HALLANDALE BEACH, FL. Back in April, a state inspector walked into the food service area of Kolos USA LLC, a supermarket on Hallandale Beach, and found a steam table full of food that was nowhere near hot enough to be safe.

Stuffed peppers, cheese pancakes, buckwheat, veggie rice, potato wedges and mashed potatoes were all sitting in the display, and when the inspector checked them with a probe thermometer, the internal temperatures ranged between 90 and 115 degrees Fahrenheit. Florida law requires hot held food to stay at or above 135 degrees. The lowest reading was 45 degrees below that threshold.

It was not the first time inspectors had flagged the same problem at this store.

What Inspectors Found

90°FLowest hot-bar temperature recorded

State law requires hot held foods to stay at or above 135°F. Six items on the steam table at Kolos USA fell between 90 and 115°F during the April 1 inspection.

The April 1 inspection was a focused inspection, a targeted visit rather than a full facility sweep. Inspectors recorded two violations total: one priority violation and one that was marked as a repeat.

The priority violation was the temperature failure on the steam table. The repeat designation means inspectors had cited the store for the same hot-holding problem during a prior visit. The store's food items were reheated during the inspection visit itself, but none of the violations were formally corrected on site in the documentation, meaning they did not receive a corrected-on-site resolution in the inspection record.

The second violation involved flying insects observed around food processing areas. The inspector categorized this as a physical facilities maintenance failure, a finding that signals the building's condition is allowing pests access to spaces where food is handled.

What These Violations Mean

The temperature violation is the more immediately dangerous of the two findings. When hot food drops below 135 degrees Fahrenheit, it enters what food safety regulators call the temperature danger zone, the range between 41 and 135 degrees where bacteria multiply most rapidly. The longer food sits in that zone, the greater the risk that pathogens like Salmonella or Staphylococcus aureus reach levels that can cause illness.

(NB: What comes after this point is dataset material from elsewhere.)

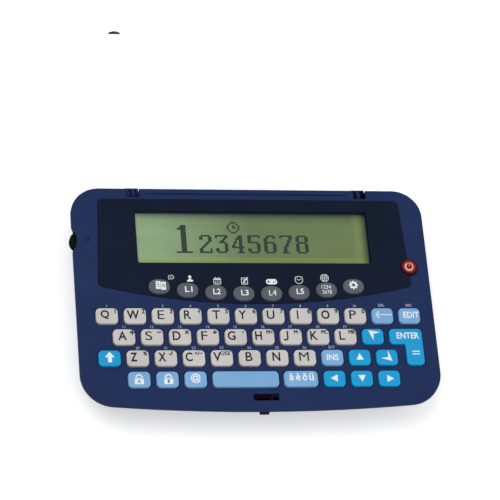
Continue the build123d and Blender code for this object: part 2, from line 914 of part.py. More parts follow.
def main():
    """Build every node and write it."""
    faces = key_faces()
    nodes = {
        "upper_case": build_upper_case(faces),
        "lower_case": build_lower_case(),
        "display_panel": build_display_panel(),
        "lcd_module": build_lcd_module(),
        "circuit_board": build_circuit_board(),
        "key_mat": build_key_mat(faces),
        "batteries": build_batteries(),
        "battery_contacts": build_battery_contacts(),
        "battery_cover": build_battery_cover(),
        "case_screws": build_case_screws(),
        "rubber_feet": build_rubber_feet(),
        "lid": build_lid(),
        "hinge_pins": build_hinge_pins(),
        "release_button": build_release_button(),
        "latch_spring": build_latch_spring(),
        "contrast_wheel": build_contrast_wheel(),
        "power_button": build_power_button(),
        "function_button_strip": build_function_button_strip(),
    }
    nodes |= {name: build_key(*parts) for name, parts in faces.items()}
    os.makedirs("parts", exist_ok=True)
    for name, shape in nodes.items():
        solids = shape if isinstance(shape, list) else [shape]
        children = [solid for item in solids for solid in item.solids()]
        export_step(Compound(children=children) if len(children) > 1 else children[0],
                    f"parts/{name}.step")
        print(name, len(children), round(sum(s.volume for s in children), 2))


if __name__ == "__main__":
    main()
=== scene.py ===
"""Looks of a pocket electronic dictionary with a clear folding cover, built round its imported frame.

Sizes inside the classes are in millimetres; meshes are written in metres, in the frame's own axes.
"""

from __future__ import annotations

import json
import logging
import math
from dataclasses import dataclass, field
from enum import Enum, auto
from typing import Callable, Iterable, Sequence

import bmesh
import bpy
from mathutils import Matrix, Vector

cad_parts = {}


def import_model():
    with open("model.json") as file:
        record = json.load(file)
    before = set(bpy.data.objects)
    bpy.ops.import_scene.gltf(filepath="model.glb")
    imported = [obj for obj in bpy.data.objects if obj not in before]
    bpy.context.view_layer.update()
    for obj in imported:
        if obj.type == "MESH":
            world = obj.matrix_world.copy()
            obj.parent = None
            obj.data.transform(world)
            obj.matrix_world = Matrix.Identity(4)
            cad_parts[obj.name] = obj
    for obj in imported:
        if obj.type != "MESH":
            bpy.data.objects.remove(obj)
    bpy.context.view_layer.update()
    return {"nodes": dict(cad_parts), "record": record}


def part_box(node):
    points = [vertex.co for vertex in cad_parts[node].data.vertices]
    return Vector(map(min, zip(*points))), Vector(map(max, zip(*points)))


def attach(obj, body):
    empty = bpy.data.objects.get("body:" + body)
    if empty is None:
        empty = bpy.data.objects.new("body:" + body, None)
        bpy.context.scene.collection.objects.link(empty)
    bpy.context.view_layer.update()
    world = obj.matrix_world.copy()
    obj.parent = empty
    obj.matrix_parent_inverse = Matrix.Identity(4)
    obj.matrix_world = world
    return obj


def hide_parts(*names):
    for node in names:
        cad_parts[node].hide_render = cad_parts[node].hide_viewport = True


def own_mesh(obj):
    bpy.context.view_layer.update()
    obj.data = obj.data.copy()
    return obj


LOG = logging.getLogger("dictionary")
MM = 0.001
HINGE = (41.4, 13.1)  # Y and Z of the cover's hinge
OPEN_ANGLE = 102.0  # how far the cover is folded back at rest, in degrees
WEB_DROP = 1.25  # from the panel's underside to the flanges of the buttons in it
NOISE_VALUES = (0.3, 0.7)  # nearly all of a noise pattern lies between these

Point = tuple[float, float]
Place = tuple[float, float, float]
Rgb = tuple[int, int, int]
Form = bmesh.types.BMesh
Vert = bmesh.types.BMVert
Piece = bpy.types.Object
Socket = bpy.types.NodeSocket


def srgb(colour: Rgb) -> tuple[float, float, float, float]:
    """Turn a display colour into the linear one that a shader takes.

    Args:
        colour: Red, green and blue from 0 to 255.

    Returns:
        The linear colour with full alpha.
    """
    def linear(value: float) -> float:
        """Undo the display curve for one channel."""
        share = value / 255
        return share / 12.92 if share <= 0.04045 else ((share + 0.055) / 1.055) ** 2.4

    red, green, blue = (linear(value) for value in colour)
    return (red, green, blue, 1.0)


def shade(colour: Rgb, factor: float) -> Rgb:
    """Lighten or darken a display colour.

    Args:
        colour: Red, green and blue from 0 to 255.
        factor: Above 1 for lighter, below 1 for darker.

    Returns:
        The new display colour.
    """
    red, green, blue = (min(255, round(value * factor)) for value in colour)
    return (red, green, blue)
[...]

At 90 degrees, the stuffed peppers and mashed potatoes documented at Kolos USA were sitting at roughly room temperature. A shopper who picked up a container from that steam table had no way to know the food had not been maintained at a safe temperature.

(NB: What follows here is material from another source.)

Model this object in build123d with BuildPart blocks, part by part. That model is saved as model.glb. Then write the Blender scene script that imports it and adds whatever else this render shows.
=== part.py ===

The flying insects finding adds a separate layer of concern. Insects in food processing areas are a contamination vector. Flies land on raw and finished food indiscriminately, and their presence near food handling zones creates direct cross-contamination risk. The violation is categorized as a physical facilities failure because the underlying cause is typically structural: gaps, damaged screens, or inadequate pest exclusion measures that allow insects inside.

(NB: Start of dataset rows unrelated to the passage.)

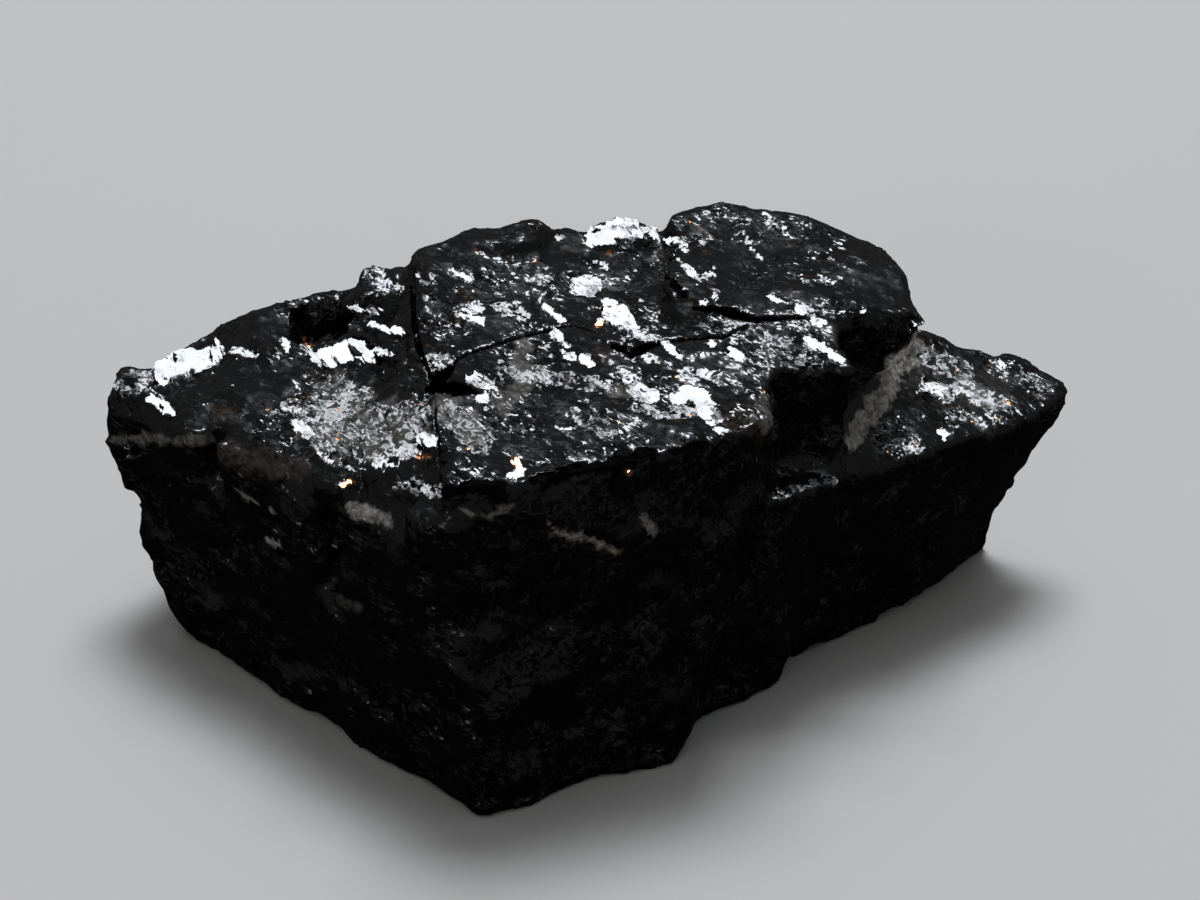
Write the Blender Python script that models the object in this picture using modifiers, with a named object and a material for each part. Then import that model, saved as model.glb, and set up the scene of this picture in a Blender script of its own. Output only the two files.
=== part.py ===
"""A rough lump of elite shungite, a glassy black carbon stone that breaks like anthracite.

The lump is one solid. It is a block bounded by natural joint planes, with pieces broken out of it, and its
broken faces are covered in shallow shell-like scoops and small ledges. It is modelled in millimetres, and
scaled to metres at the end. X runs along the stone, Y runs across it to the back, and Z is up. The stone
rests on its flat underside.
"""
import math

import bmesh
import bpy
import numpy as np
from mathutils import Matrix, Vector
from mathutils.kdtree import KDTree

MM = 0.001

# Driving dimensions of the stone.
BLOCK_REACH = 90.0
GRAIN = 0.34
TRIANGLES = 9400
UNDERSIDE_ALLOWANCE = 0.5
SEED = 11

# A joint face is a heading, a lean and a point on it. The heading is the compass angle of the face's outward
# normal in plan: 0 is +X and 90 is +Y. The lean is how far that normal tips up, so a face that looks straight
# up leans 90, and an overhang leans less than 0.
BLOCK = {
    "left front wall": (229, -1.5, (-14.1, -5.2, 15.0)),
    "front wall near its left corner": (284, 3.6, (-7.0, -10.6, 22.0)),
    "front wall": (294, 0, (9.9, -4.8, 10.0)),
    "right corner, undercut": (317, -17, (23.2, 5.2, 13.2)),
    "right end, undercut": (350, -18, (29.2, 11.4, 12.9)),
    "back right, undercut": (66, -4, (24.7, 13.8, 14.5)),
    "upper back": (96, 6, (0.0, 13.2, 22.5)),
    "lower back, undercut": (94, -7, (0.0, 14.2, 12.0)),
    "back left corner": (126, 8, (-24.4, 9.4, 17.0)),
    "left end": (180, 11, (-27.8, 7.4, 11.0)),
    "left end, undercut": (190, -14, (-27.7, 7.4, 10.5)),
    "left chin": (205, -25, (-24.0, 5.1, 0.0)),
    "top of the slab": (297, 85.4, (10.0, 10.0, 23.8)),
    "underside": (0, -90, (0.0, 0.0, -UNDERSIDE_ALLOWANCE)),
}

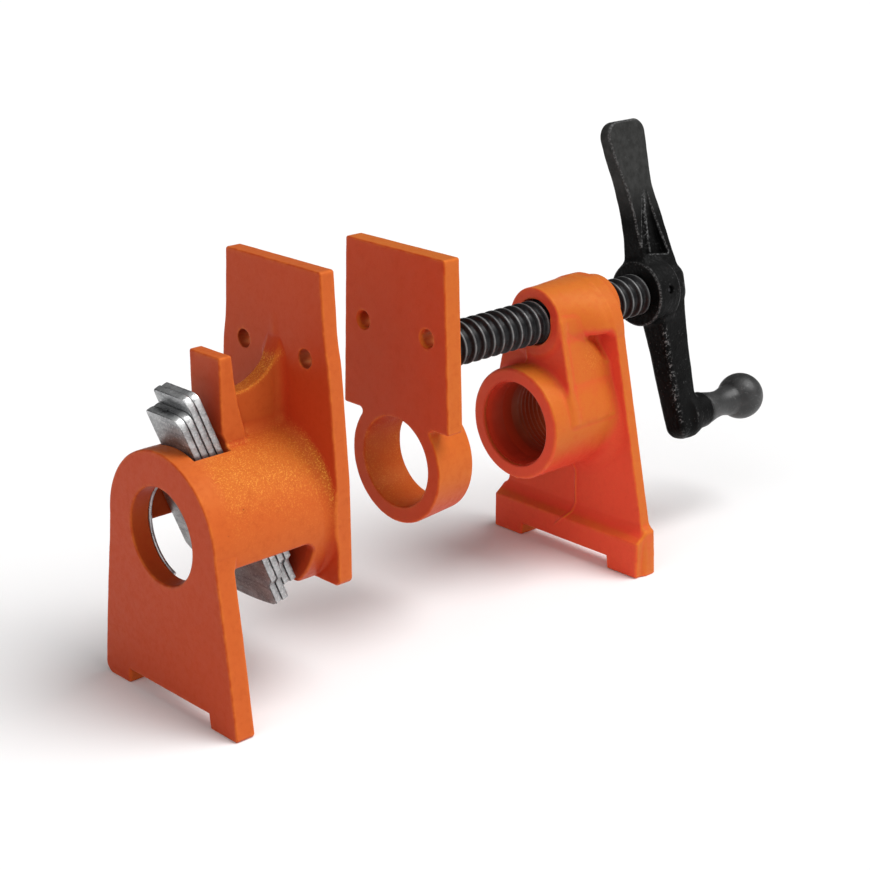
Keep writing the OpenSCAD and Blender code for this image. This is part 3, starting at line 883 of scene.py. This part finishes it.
# ------------------------------------------------------------------ screw
def clamp_screw():
    lead = 4.0
    n = 120
    start, end = -36.3, 57.0
    xs = np.arange(start, end + 1e-6, 0.2)
    a = np.linspace(0, 2 * np.pi, n, endpoint=False)
    X, A = np.meshgrid(xs, a, indexing="ij")
    ph = ((X - lead * A / (2 * np.pi)) / lead) % 1.0
    d = np.abs(ph - 0.5)
    k = np.clip((d - 0.085) / 0.20, 0, 1)
    k = k * k * (3 - 2 * k)
    r = 7.0 - 1.25 * k
    r = np.minimum(r, 5.5 + np.clip((X - start) / 1.3, 0, 1) * 1.5)
    crest = np.clip(1 - (d - 0.035) / 0.07, 0, 1) * np.clip((X - start - 0.8) / 1.0, 0, 1)
    rows = [(-43.7, 4.9), (-43.1, 5.5), (-42.2, 5.5), (-42.1, 5.4), (-42.1, 3.6), (-42.0, 3.5), (-39.0, 3.5), (-38.9, 3.6),
            (-38.9, 5.4), (-38.8, 5.5), (-36.35, 5.5)]
    tail_rows = [(57.05, 5.5), (70.2, 5.5), (71.0, 4.7)]
    ring = lambda x, q: np.stack([np.full(n, x), q * np.cos(a), q * np.sin(a)], -1)
    blocks = [ring(*q) for q in rows]
    blocks.append(np.stack([X, r * np.cos(A), r * np.sin(A)], -1).reshape(-1, 3))
    blocks += [ring(*q) for q in tail_rows]
    verts = np.concatenate(blocks)
    nr = len(verts) // n
    faces = grid_faces(nr, n).tolist()
    c0, c1 = len(verts), len(verts) + 1
    verts = np.concatenate([verts, [(-43.7, 0, 0), (71.0, 0, 0)]])
    for j in range(n):
        k2 = (j + 1) % n
        faces.append((c0, j, k2))
        faces.append((c1, (nr - 1) * n + k2, (nr - 1) * n + j))
    verts[:, 2] += 32.0
    me = new_mesh("clamp_screw_thread", verts * MM, faces)
    fix_normals(me)
    cr = np.zeros(len(verts))
    m = len(rows) * n
    cr[m:m + crest.size] = crest.ravel()
    attribute(me, "crest", cr)
    me.set_sharp_from_angle(angle=math.radians(48))
    return new_object("clamp_screw_thread", me)


finish_piece(clamp_screw(), "screw", "clamp_screw", M_SCREW)


# ------------------------------------------------------------------ knob, rivet and pins
KY, KZ = -44.5 * math.sin(LEAN), 32 - 44.5 * math.cos(LEAN)
prof = [(81.3, 2.56), (81.3, 5.3)] + arc(81.6, 5.35, 0.3, 180, 90, 4)[1:]
prof += [(82.4, 5.62), (83.4, 5.42), (84.5, 5.18), (86, 4.88), (87.5, 4.66), (89, 4.54), (90.2, 4.5), (91.5, 4.6), (93, 4.85),
         (94.4, 5.18)]
prof += [(102.4 + 8.05 * math.cos(math.radians(q)), 8.05 * math.sin(math.radians(q))) for q in np.linspace(139, 32, 40)]
prof += [(109.05, 3.95), (108.75, 3.75), (108.6, 3.4), (108.6, 2.56)]
knob = lathe("crank_ball_knob", prof, (KY, KZ), 96, 50)
finish_piece(knob, "knob", "crank_knob", M_KNOB)
prof = [(66.0, 0), (66.0, 1.7), (66.05, 2.4), (66.2, 2.75), (66.4, 2.9), (66.9, 2.9), (66.9, 2.5), (108.7, 2.5), (108.75, 3.3),
        (109.1, 3.5), (109.6, 3.2), (110.0, 2.5), (110.25, 1.4), (110.35, 0)]
finish_piece(lathe("knob_rivet_pin", prof, (KY, KZ), 48, 40), "screw", "knob_rivet", M_PIN)


def pin(name, r, l, place):
    prof = [(0, 0), (0.05, r * 0.45), (0.2, r * 0.72), (0.45, r * 0.93), (0.7, r), (l - 0.7, r), (l - 0.45, r * 0.93),
            (l - 0.2, r * 0.72), (l - 0.05, r * 0.45), (l, 0)]
    ob = lathe(name, prof, (0, 0), 32, 60)
    ob.data.transform(place)
    return ob


d = Vector((0, math.cos(LEAN), -math.sin(LEAN)))
place = Matrix.Translation((62.5 * MM, 0, 32 * MM)) @ Vector((1, 0, 0)).rotation_difference(d).to_matrix().to_4x4() \
    @ Matrix.Translation((-10 * MM, 0, 0))
finish_piece(pin("crank_cross_pin", 1.25, 20, place), "screw", "crank_pin", M_PIN)
place = Matrix.Translation((-40.5 * MM, 5.2 * MM, 21.9 * MM)) @ Vector((1, 0, 0)).rotation_difference(Vector((0, 0, 1))).to_matrix().to_4x4()
finish_piece(pin("jaw_journal_pin", 1.5, 18, place), "moving_jaw", "jaw_retaining_pin", M_PIN)


# ------------------------------------------------------------------ clutch plates
TABS = [10.8, 11.4, 16.5, 16.9]
ENDS = [53, 52.4, 47.6, 47.2]
TL = math.radians(22.5)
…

Together, the two findings at Kolos USA describe a store where food held for sale is not being kept at safe temperatures and where the physical environment is not being maintained in a way that keeps pests out of food areas.

A Repeat Problem

The temperature violation carries a repeat designation, and the store's inspection history makes clear why.

The April 1 inspection was the seventh documented FDACS inspection at this location since the store opened. The first, a preoperational inspection in April 2025, turned up nine violations before the store began operating. A focused inspection in August 2025 found two violations. Another focused inspection in October 2025 found none.

Then came November 2025. A full inspection on November 14 produced 28 violations, two of them also marked as repeats, and the store was flagged as needing a check-back. A focused follow-up on November 4 had already found three violations. A December 2025 focused inspection found zero violations.

The April 2026 visit found the store back in violation on temperature, the same category that had driven some of the November findings.

The Longer Record

Six inspections in roughly eleven months is a substantial volume of regulatory attention for a single retail food establishment. The pattern at Kolos USA is not one of a store that started clean and deteriorated. The preoperational inspection before the store even opened found nine violations, suggesting the facility began with compliance gaps already present.

The November 2025 inspection stands out in the record. Twenty-eight violations, including two repeats, is a significant finding for a grocery operation. That inspection resulted in a "check back needed" designation, meaning regulators were not satisfied the problems had been resolved and scheduled a follow-up. The December inspection that followed showed zero violations, which appeared to represent a correction.

The April 2026 findings suggest that correction did not hold, at least on the temperature question. A steam table full of food measuring between 90 and 115 degrees is not a marginal or borderline failure. It is a significant gap between what the display showed customers and what the thermometer confirmed.

The flying insects observation in the food processing area was not noted as corrected during the April visit. That finding remained unresolved at the conclusion of the inspection.